Le communautarisme (Discours 44)
Pendant longtemps notre pays fut appelé "la grande nation". Cette qualification faisait non seulement référence aux valeurs universelles portées par certains de nos idéaux mais aussi à la reconnaissance internationale d'une tradition d'Etat protecteur qui procurait un paternalisme multiplicateur d'aides diverses. Ce qualificatif recouvrait aussi une réalité démographique.
Pendant toute une période, la France a été le pays le plus peuplé d'Europe. La situation d'avant le 19ème siècle tranche significativement avec la période postérieure.
Au début du 20ème siècle, la situation devint catastrophique. La France est alors devenue un grand pays d'immigration.
En 1920, elle fut le 1er pays d'immigration au monde. Des millions de polonais, d'italiens, d'espagnols...affluèrent pour travailler en France.
Au lendemain de la seconde guerre mondiale et en dépit de mesures manifestement natalistes, le besoin d'immigration était toujours aussi présent. Pour soutenir le développement industriel du lendemain de la Libération, il fallut de nouveau recourir à l'immigration de façon massive. A partir de 1955, de nouvelles nationalités arrivèrent : portugais puis surtout habitants des pays d'Afrique du Nord récemment décolonisés.
Cette dernière vague répondant notamment à des caractéristiques religieuses autres que le catholicisme posa rapidement des problèmes d'intégration.
Ces difficultés ont été considérablement accrues par une immigration clandestine portée par la réputation ancienne de la France comme exemple d'Etat protecteur garant d'allocations diverses et tolérantes.
Cette réalité n'a pas été reconnue par les pouvoirs politiques qui ont toujours refusé de voir la France comme composée de groupes d'immigrants et de descendants d'immigrants dotés de repères et de valeurs spécifiques.
La France s'est toujours voulue assimilationniste. Elle n'accepte pas d'étrangers en France. Les communautés ethniques et culturelles étrangères sont supposées se fondre dans son modèle culturel. Certes, il est possible de rester fidèle à ses origines mais dans un cadre privé.
Cette tendance assimilationniste veut aussi que l'histoire de France devienne leur histoire, que la culture de France devienne leur culture. Sous cet angle, l'assimilationnisme porte en lui une difficulté à concevoir et donc à accepter que les étrangers ne ressemblent pas aux français.
Cette conception est donc un terrain propice à une forme d'intolérance puisqu'il devient difficilement concevable que l'immigré refuse d'adopter les moeurs françaises.
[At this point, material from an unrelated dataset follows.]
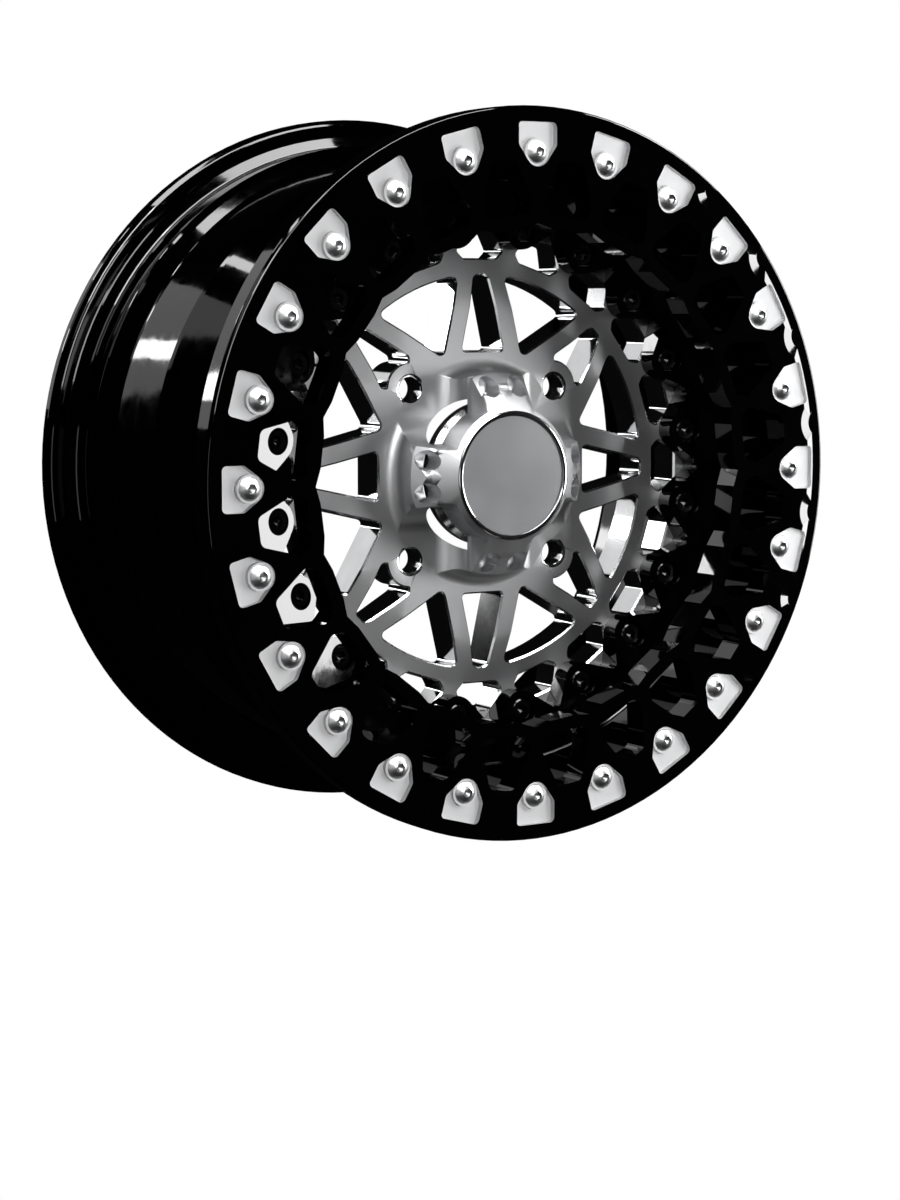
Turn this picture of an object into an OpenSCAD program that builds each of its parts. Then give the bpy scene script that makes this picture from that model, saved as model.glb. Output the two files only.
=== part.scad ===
// Beadlock wheel, 15 in diameter by 7 in wide: a black barrel, a machined
// centre bolted into it, and a clamp ring with twenty-four bolts.
// The wheel turns about the Y axis. The outboard side faces -Y, +Z is up and
// the origin is on the axis, halfway between the two bead faces.

/* [Rim] */
// Radius of the clamp ring, the outer edge of the front
ring_r = 204.8; // [204.2:0.1:205.4]
// Thickness of the clamp ring
ring_t = 16; // [15.6:0.1:16.4]
// Depth of the pads under the bolt heads
pad_depth = 3.7; // [3.4:0.1:4]
// Radius of the rear rim lip
lip_r = 207.8; // [207.4:0.1:208.4]
// Radius of the drop centre
well_r = 165; // [164.6:0.1:165.4]

/* [Clamp bolts] */
// Radius of the ring bolt circle
ring_bolt_r = 179.4; // [179.2:0.1:179.6]
// Diameter of the ring bolt heads
ring_head_d = 13; // [12.6:0.1:13.4]
// Height of the ring bolt heads
ring_head_h = 3.6; // [3.4:0.1:3.8]

/* [Centre] */
// Diameter of the lug bolt circle
lug_pcd = 137; // [136:0.5:138]
// Diameter of the lug holes
lug_d = 14; // [13:0.1:14.4]
// Radius of the hub bore, at the back of the centre
hub_r = 52; // [51:0.1:53]
// Radius of the centre bolt circle
centre_bolt_r = 140.1; // [139.9:0.1:140.3]
// Diameter of the centre bolt heads
centre_head_d = 13; // [12.5:0.1:13.4]

/* [Cap] */
// Radius of the cap barrel
cap_r = 36.2; // [35.9:0.1:36.4]
// Depth of the cap face plate below its rim
cap_sink = 0.8; // [0.5:0.1:1.2]

/* [Hidden] */
shift = -106;            // depths are measured from a plane 106 mm outboard of the origin
ring_back = 14;          // back of the clamp ring
face_d = ring_back - ring_t;     // front of the clamp ring
pad_d = face_d + pad_depth;      // floor of the pads
washer_t = 2.7;          // thickness of the washers
head_d0 = pad_d - washer_t;      // underside of the ring bolt heads
n_ring = 24;             // ring bolts, 15 degrees apart
n_centre = 20;           // centre bolts, 18 degrees apart
bore_r = 46.3;           // through bore and tower cavity
disc_d = 54.3;           // front plane of the centre
back_d = 78.3;           // mounting face of the centre
mate_d = 58;             // face between the centre and the barrel flange
tube_r = 39.1;           // tower wall between the legs
cap_bore = 36.6;         // bore for the cap in the tower
leg_r = 57.5;            // outer wall of the tower legs
crease_d = 38.7;         // where the leg wall turns into the cone
rim_d = 22;              // front of the tower, at the cap
$fn = 64;

black = [0.02, 0.02, 0.022];
alloy = [0.66, 0.67, 0.69];
steel = [0.78, 0.78, 0.80];
dark = [0.06, 0.06, 0.065];
rubber = [0.04, 0.04, 0.04];
brass = [0.78, 0.62, 0.32];

// ---- plane geometry -------------------------------------------------------
function unit(v) = v / norm(v);
// points of one corner b of an outline, between a and c, rounded to radius r
function corner(a, b, c) =
  let (r = b[2], n = len(b) > 3 ? b[3] : 4,
       u = unit([a[0] - b[0], a[1] - b[1]]), w = unit([c[0] - b[0], c[1] - b[1]]),
       half = acos(max(-1, min(1, u * w))) / 2)
  r <= 0 ? [[b[0], b[1]]] :
  let (t = r / tan(half), m = unit(u + w), o = [b[0], b[1]] + m * r / sin(half),
       p = [b[0], b[1]] + u * t, q = [b[0], b[1]] + w * t,
       a0 = atan2(p[1] - o[1], p[0] - o[0]), a1 = atan2(q[1] - o[1], q[0] - o[0]),
       da = ((a1 - a0 + 540) % 360) - 180)
  [for (i = [0 : n]) o + r * [cos(a0 + da * i / n), sin(a0 + da * i / n)]];
// outline of points [x, y, corner radius, steps in the corner]
function rounded(p) =
  [for (i = [0 : len(p) - 1]) each corner(p[(i + len(p) - 1) % len(p)], p[i], p[(i + 1) % len(p)])];

// the wheel is drawn along z, depth growing inward, then laid on its axis
module lay() { translate([0, shift, 0]) rotate([-90, 0, 0]) children(); }
module around(n, a0 = 0) { for (i = [0 : n - 1]) rotate([0, 0, a0 + i * 360 / n]) children(); }
// a prism of the given outline from depth d0 to depth d1
module prism(p, d0, d1) { translate([0, 0, d0]) linear_extrude(height = d1 - d0) polygon(p); }

// ---- barrel ---------------------------------------------------------------
function flange_d(r) = 44.1 + (centre_bolt_r - r) * 0.306;
barrel_profile = rounded([
  [188.6, 14, 0], [189.2, 14.6, 0], [189.2, 30.2, 0.8, 2], [194, 30.8, 0.6, 2], [194, 34, 1.5, 3],
  [176, 46, 7, 4], [well_r, 56.5, 9, 5], [well_r, 91.5, 9, 5],
  [178, 116, 0], [179, 118, 0], [183, 160, 4, 3], [188.3, 166.6, 2, 2],
  [190.2, 169.5, 1.2, 2], [191.7, 172, 2.4, 4], [189.9, 177.4, 2, 3], [190.7, 191.2, 3.4, 4],
  [198, 195.9, 4, 3], [204.6, 195.9, 3, 4], [lip_r, 199.6, 3, 4], [lip_r, 205.4, 2, 4],
  [204, 208.3, 1.5, 3], [195.4, 208.3, 2.5, 3], [188.4, 200, 8, 3],
  [184.5, 192.5, 6, 3], [184.5, 171, 8, 4], [177.9, 163, 6, 3], [173.5, 119, 5, 3],
  [159.5, 94, 8, 4], [159.5, 64, 6, 4], [152.4, 58, 0], [128.8, 58, 0],
  [128.8, flange_d(128.8), 0], [166, flange_d(166), 2, 3], [166, 14, 0]]);
// space between two ears: a V with its point rounded, tangent to both ears
ear_r = 11.3;
ear_half = 39.6;
v_apex = 147.0;
module notch() {
  // the V opens inward from its point
  p = rounded([[v_apex, 0, 3, 4], [v_apex - 40, 40 * tan(ear_half), 0], [v_apex - 40, -40 * tan(ear_half), 0]]);
  intersection() {
    prism(p, 30, 62);
    translate([0, 0, 30]) difference() {
      cylinder(h = 32, r = 175, $fn = 96);
      translate([0, 0, -1]) cylinder(h = 34, r = 100, $fn = 96);
    }
  }
}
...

Jusqu'à ces dernières années, le concept même de "minorités" n'était jamais évoqué.
L'Etat français ne reconnaît que des citoyens égaux entre eux.
D'autres approches sont à l'opposé à l'exemple de la société américaine qui accepte que chaque groupe ethnique conserve une identité culturelle publique distincte.
Avec le poids croissant des immigrés musulmans, la conception assimilationniste a été mise en difficulté. Leur culture n'est pas fondée sur la séparation entre la religion et la vie publique, les sexes sont strictement séparés, le jour de prière n'est pas le dimanche mais le vendredi?.
Tous ces traits caractéristiques sont perçus par des français comme un affront à "l'hospitalité" de la France. Cette situation devient d'autant plus explosive que ce phénomène prend une ampleur particulière au moment où le chômage est très important et éprouve déjà les solidarités classiques de la société française.
La question est aujourd'hui de savoir si les français sont prêts à accepter que leur pays devienne multi-racial et multi-culturel avec des villes où cohabitent notamment des mosquées et des églises.
C'est un enjeu de nouvelle identité française. Au moment où tant d'angoisses affectent déjà les repères traditionnels, il est à craindre que le pays ne soit pas prêt à construire rapidement et calmement une telle évolution majeure.